Akibat penutupan tersebut, enam penerbangan dibatalkan oleh pihak maskapai. Seluruh penerbangan yang terdampak dilayani oleh Wings Air dan Nam Air.
Maskapai tersebut melayani rute Kupang–Maumere, Maumere–Kupang, Labuan Bajo–Maumere, serta Maumere–Labuan Bajo.
Partahian menambahkan, pihak bandara terus berkoordinasi dengan BMKG dan AirNav Indonesia untuk memantau pergerakan abu vulkanik.
“Kami akan membuka kembali bandara setelah kondisi udara benar-benar aman bagi penerbangan,” imbuhnya.

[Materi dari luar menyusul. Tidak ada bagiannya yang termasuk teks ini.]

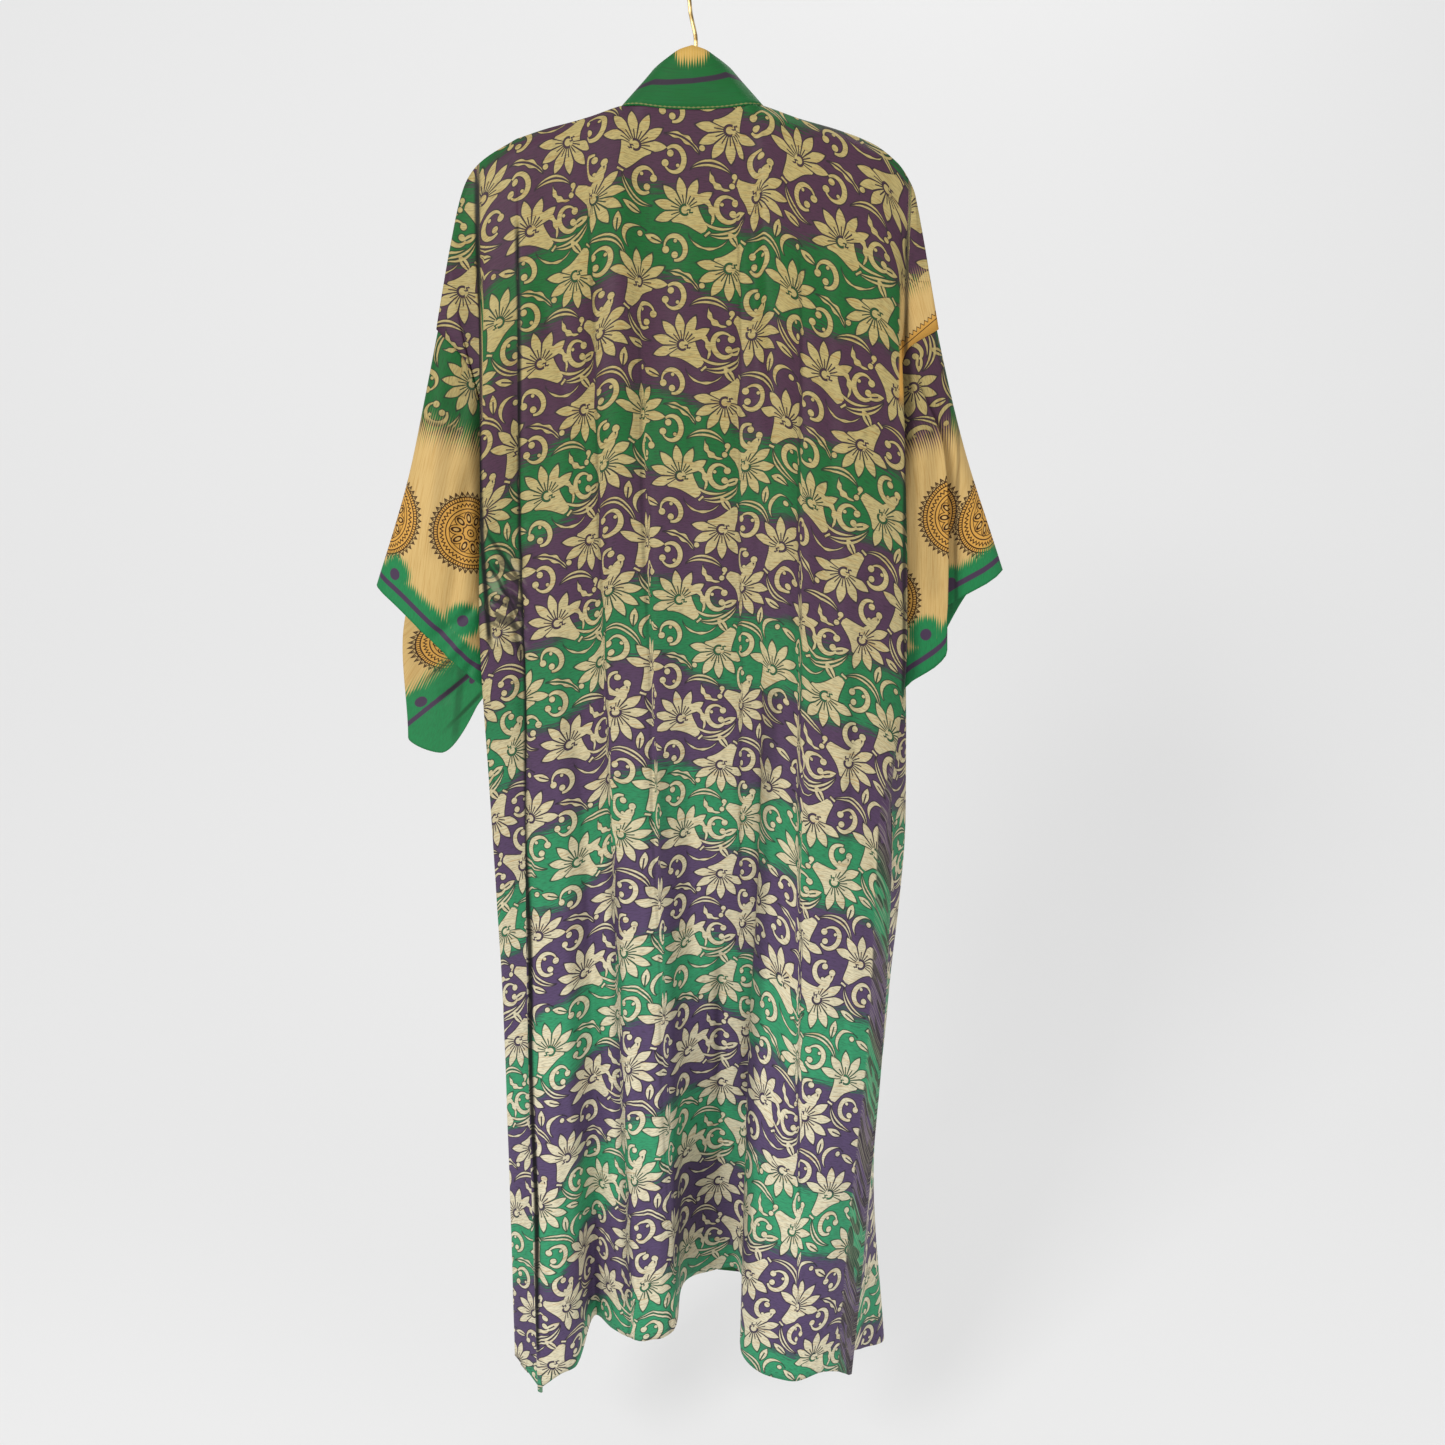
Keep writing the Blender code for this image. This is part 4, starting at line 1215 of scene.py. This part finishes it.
def lay_low_border(grid, across, hem):
    """The border's height on the left sleeve's under layer, where it runs straight."""
    under = ease((UNDER_HALF - abs(across - UNDER_MIDDLE)) / UNDER_SOFT)
    line = UNDER_STRIPE
    above = grid[:, :, 2] - line.z - (grid[:, :, 0] - line.x) * line.slope
    above = above / UNDER_STRETCH
    past = np.maximum(above - SQUEEZE_FROM, 0)
    straight = np.maximum(STRIPE_HIGH + above - past * (1 - SQUEEZE), 0.5)
    return hem * (1 - under) + straight * under


def from_hem(down):
    """Distance of each point from the end of its line."""
    return down[:, -1:] - down


def sew(name, grid, cloth, edges, wall, outward, materials, closed=False):
    """A thin shell on a grid of points: lines across, points down each line. cloth and edges
    are pairs of (across, down) in millimetres for its two UV maps."""
    lines, rows = grid.shape[:2]
    if closed:
        grid = grid[:-1]
    mesh = bpy.data.meshes.new(name)
    work = bmesh.new()
    cloth_map = work.loops.layers.uv.new("cloth")
    edge_map = work.loops.layers.uv.new("edges")
    points = [[work.verts.new(grid[i, j] * MM) for j in range(rows)] for i in range(len(grid))]
    for i in range(lines - 1):
        for j in range(rows - 1):
            corners = [(i, j), (i, j + 1), (i + 1, j + 1), (i + 1, j)]
            if outward < 0:
                corners.reverse()
            face = work.faces.new([points[a % len(grid)][b] for a, b in corners])
            face.smooth = True
            for loop, (a, b) in zip(face.loops, corners):
                loop[cloth_map].uv = (cloth[0][a, b] * MM, cloth[1][a, b] * MM)
                loop[edge_map].uv = (edges[0][a, b] * MM, edges[1][a, b] * MM)
    work.to_mesh(mesh)
    work.free()
    piece = bpy.data.objects.new(name, mesh)
    bpy.context.scene.collection.objects.link(piece)
    for material in materials:
        piece.data.materials.append(material)
    shell = piece.modifiers.new("Cloth wall", "SOLIDIFY")
    shell.thickness = wall * MM
    shell.offset = 0.0
    shell.use_even_offset = False
    shell.material_offset = 1 if len(materials) > 1 else 0
    shell.material_offset_rim = 0
    bpy.ops.object.select_all(action="DESELECT")
    bpy.context.view_layer.objects.active = piece
    piece.select_set(True)
    bpy.ops.object.modifier_apply(modifier=shell.name)
    piece.select_set(False)
    return piece


def hang(piece, node):
    """Parents a piece to the root body, and hides the solid that it stands for."""
    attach(piece, "root")
    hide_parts(node)


# Soft upright folds and short slanting ones, finer than the solids' own, by where they start and
# end, their half width and their depth
Crease = namedtuple("Crease", "x_high z_high x_low z_low wide deep")
BACK_CREASES = (
    Crease(-100, -230, -78, -1440, 4.5, 4.0), Crease(-55, -330, -31, -1440, 4.5, 4.0),
    Crease(42, -240, 46, -900, 5.0, 3.0), Crease(100, -280, 108, -1250, 5.0, 4.0),
    Crease(-140, -560, -132, -1300, 7.0, -4.0), Crease(10, -300, 14, -700, 10.0, -3.0),
    Crease(140, -330, 150, -900, 8.0, -4.0), Crease(-10, -620, -4, -1000, 6.0, 3.5),
    Crease(-171, -330, -178, -1440, 2.8, 7.0), Crease(72, -420, 80, -1180, 9.0, 3.5),
    Crease(-120, -700, -112, -1180, 5.0, 4.0), Crease(-66, -880, -52, -1440, 6.0, 4.5),
    Crease(20, -980, 26, -1300, 6.0, 5.0), Crease(160, -640, 152, -1200, 6.0, 4.0),
    Crease(-84, -250, -118, -520, 8.0, 2.5), Crease(118, -250, 142, -560, 8.0, 2.5),
    Crease(-150, -300, -120, -430, 7.0, 2.5),
)
Wrinkle = namedtuple("Wrinkle", "x_from z_from x_to z_to wide deep")
BACK_WRINKLES = (
    Wrinkle(-212, -520, -160, -575, 4.5, 7.0), Wrinkle(-210, -548, -168, -598, 4.0, -5.0),
    Wrinkle(-206, -572, -176, -628, 4.0, 7.0), Wrinkle(-196, -600, -166, -650, 3.5, -4.5),
    Wrinkle(-186, -500, -150, -540, 6.0, 3.5), Wrinkle(204, -556, 160, -600, 6.0, 4.5),
    Wrinkle(200, -590, 150, -640, 5.0, -3.5), Wrinkle(66, -798, 190, -806, 2.4, 2.2),
    Wrinkle(66, -803, 190, -811, 2.4, -1.6), Wrinkle(-190, -1118, -176, -1128, 2.5, 1.6),
    Wrinkle(-40, -520, 30, -540, 9.0, 1.5), Wrinkle(30, -420, 110, -470, 10.0, 1.6),
    Wrinkle(-130, -420, -70, -470, 9.0, 1.5),
)
SLEEVE_WRINKLES = {
    "left": (
        Wrinkle(-214, -300, -244, -480, 9.0, 3.0), Wrinkle(-232, -350, -285, -560, 9.0, 2.5),
        Wrinkle(-222, -470, -262, -650, 7.0, 3.5), Wrinkle(-246, -420, -300, -600, 8.0, -2.0),
        Wrinkle(-275, -650, -222, -606, 4.5, 4.0), Wrinkle(-285, -694, -226, -640, 4.5, -4.0),
        Wrinkle(-280, -724, -224, -668, 4.5, 4.5), Wrinkle(-262, -744, -222, -700, 4.0, -3.5),
        Wrinkle(-300, -655, -292, -740, 6.0, 2.5),
    ),
    "right": (
        Wrinkle(224, -395, 266, -590, 6.0, 3.0), Wrinkle(236, -330, 290, -490, 8.0, 2.5),
        Wrinkle(214, -470, 234, -640, 6.0, 3.0), Wrinkle(216, -560, 244, -690, 6.0, -3.0),
        Wrinkle(258, -440, 280, -560, 6.0, -2.0),
    ),
}
FRONT_CREASES = (
    Crease(-120, -240, -104, -1440, 5.0, 6.0), Crease(-76, -330, -66, -1300, 4.5, 4.5),
    Crease(-150, -420, -158, -1200, 7.0, -3.5), Crease(-96, -640, -90, -1100, 6.0, 3.0),
    Crease(-45, -420, -42, -900, 7.0, -2.5),
)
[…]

Selain membatalkan jadwal penerbangan, pihak bandara juga menyiagakan petugas untuk memantau kondisi landasan pacu yang mulai tertutup debu tipis.
Sejumlah maskapai diketahui mengalihkan rute penerbangan ke Bandara Ende dan Larantuka sebagai langkah alternatif sementara.
Warga Diminta Tetap Waspada
Pemerintah daerah Flores Timur telah mengaktifkan posko tanggap darurat dan menyiapkan lokasi pengungsian sementara bagi warga yang tinggal di radius rawan.
BPBD setempat juga membagikan masker dan perlengkapan keselamatan untuk mengantisipasi dampak abu vulkanik terhadap kesehatan pernapasan.
Hingga siang hari, kolom abu masih terlihat menjulang tinggi dari puncak Lewotobi.
Aktivitas gunung tersebut masih dalam pengawasan ketat, mengingat potensi erupsi susulan masih bisa terjadi sewaktu-waktu.